I just finished reading Beth Allison Barr’s, “The Making of Biblical Womanhood.” I highly recommend reading this book, but be prepared to have your world shaken up, particularly if you grew up in the church. Barr, a medieval church historian and professor at Baylor University, explains how the idea of complementarianism and patriarchy are not how the church distinguishes itself from the world and culture, but rather how it aligns itself with the world. It’s a bold assertion for sure.
Being a historian, she is able to see the last 2000 years with a clarity that is not readily available to me. And do you know what really made me livid as I read this book? It’s that the subjugation of women has been deliberate. It is not just a misunderstanding of scripture, particularly Paul but an outright plan to not only continue patriarchy but also white supremacy. All of this in the name of God.
If you are angry about this you will need to read Barr’s book to be able to more accurately piece together the facts here, but I will do my best to give you an overview.
Early on in the Christian faith women were in leadership positions.

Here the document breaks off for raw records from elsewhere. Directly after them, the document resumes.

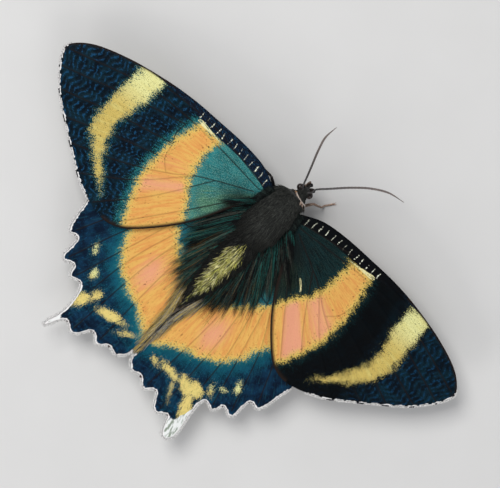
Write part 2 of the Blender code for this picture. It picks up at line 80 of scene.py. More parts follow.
# Bare body under the hair: place along it, half width, half height, height of its middle
BODY = ((-4.15, 0.1, 0.1, 8.65), (-4.08, 0.45, 0.6, 8.65), (-3.85, 0.75, 0.95, 8.65),
        (-3.3, 0.98, 1.25, 8.65), (-2.7, 1.0, 1.25, 8.65), (-2.2, 1.2, 1.4, 8.7),
        (-1.6, 1.95, 2.0, 8.8), (-0.8, 2.85, 3.0, 8.8),
        (0.5, 3.4, 3.8, 8.8), (3.0, 3.9, 4.2, 8.8), (6.0, 3.8, 4.1, 8.8), (8.4, 3.2, 3.5, 8.75),
        (10.0, 2.3, 2.6, 8.6), (10.7, 2.2, 2.3, 8.5), (11.6, 2.5, 2.4, 8.45), (14.5, 2.75, 2.6, 8.3),
        (18.5, 2.55, 2.45, 8.1), (22.2, 2.1, 2.0, 7.9), (25.2, 1.4, 1.3, 7.8), (27.2, 0.7, 0.6, 7.75),
        (28.2, 0.25, 0.25, 7.75), (28.4, 0.05, 0.05, 7.75))
SKIN_SIDES = 64
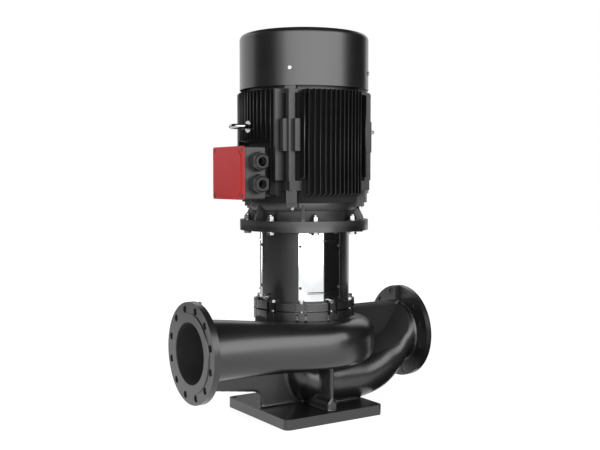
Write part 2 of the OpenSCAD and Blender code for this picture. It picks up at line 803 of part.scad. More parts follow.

In fact, before the Protestant Reformation (1517) virgin women were believed to be holy because they pledged themselves directly to God. These holy women could preach and teach and were respected. The Reformation has been celebrated among Protestant denominations, and it was good in so many ways. It hasn’t turned out to be that good for women though.
For women, it meant moving from being directly under the authority of God to being under the headship of their husband, pastor and other men. Marriage was the way women could find stability in a broader world that was very much patriarchal.
“Women were encouraged to be chaste, modest, obedient and passive, while men were encouraged to be aggressive, domineering, controlling and active…. While it [Protestantism] could have affirmed women’s spiritual equality with men, the Reformation instead ushered in a ‘renewed patriarchalism’ that places married women firmly under the headship of their husband.” (pg. 105)
And this continues today, particularly in Evangelical churches and is certainly a part of project 2025. We as women have seen our rights and our value continue to decline. Maybe you have heard of the SAVE act that just passed this week in the House of Representatives. The Safeguard American Voter Eligibility Act, safeguards nothing. Instead, it has the potential to disenfranchise many voters who have been voting for years. It would require, when registering to vote you provide your birth certificate, or a passport along with your ID. And the names must match. So, if you are married and do not have a passport with your married name on it, you will be deemed ineligible, and about 50% of Americans do not have passports. It is already illegal to vote if you are not a citizen and there has never been any proof that non-citizens are voting. This is a way to disenfranchise, women, poor people, transgendered people who have changed their names, military and others who have to move a lot and are registering to vote in each new location. And the one that I didn’t think of is people who have changed their names to protect themselves after some type of violence. Further it restricts voter registration as this act requires registration to be in person taking away the online option. I have called my representative about this and got an email response back from him where he proudly informed me that he co-sponsored the bill (David Taylor.) This bill now moves to the senate, I will be calling my senators to ask them to vote no on the SAVE act.
I am angry not because my candidate for president did not win, that has happened to me over and over in elections, I am angry because it is becoming increasingly likely that she did not win due to her gender.
I am angry because anytime I read that a bill is intended to protect women I understand now that it actually does the opposite. How many women have been attacked in the bathroom by Transgendered women? While it is noted that over 700 women have come forward for suffering abuse at the hand of leaders in the SBC. It would seem that being at church is more dangerous. The bathroom laws are not meant to keep women safe; they simply are a way to keep us worried about the wrong things. While in places like Georgia a woman was arrested after being found bleeding and unconscious outside her apartment after suffering a miscarriage. South Carolina has a similar bill in the works that would actually charge women with murder if they miscarriage (see South Carolina bill 3537). They are couched in prenatal equal protection, although there is not any protection given to the mother. One in five women will have a miscarriage. That is 20 percent of women.
A miscarriage can be devastating without being charged with murder and having to serve time in prison. There is an assault on women taking place in this country and I am angry about it. The thing that makes me the angriest is it the church that is leading the way. White women, it is time “to go and work.”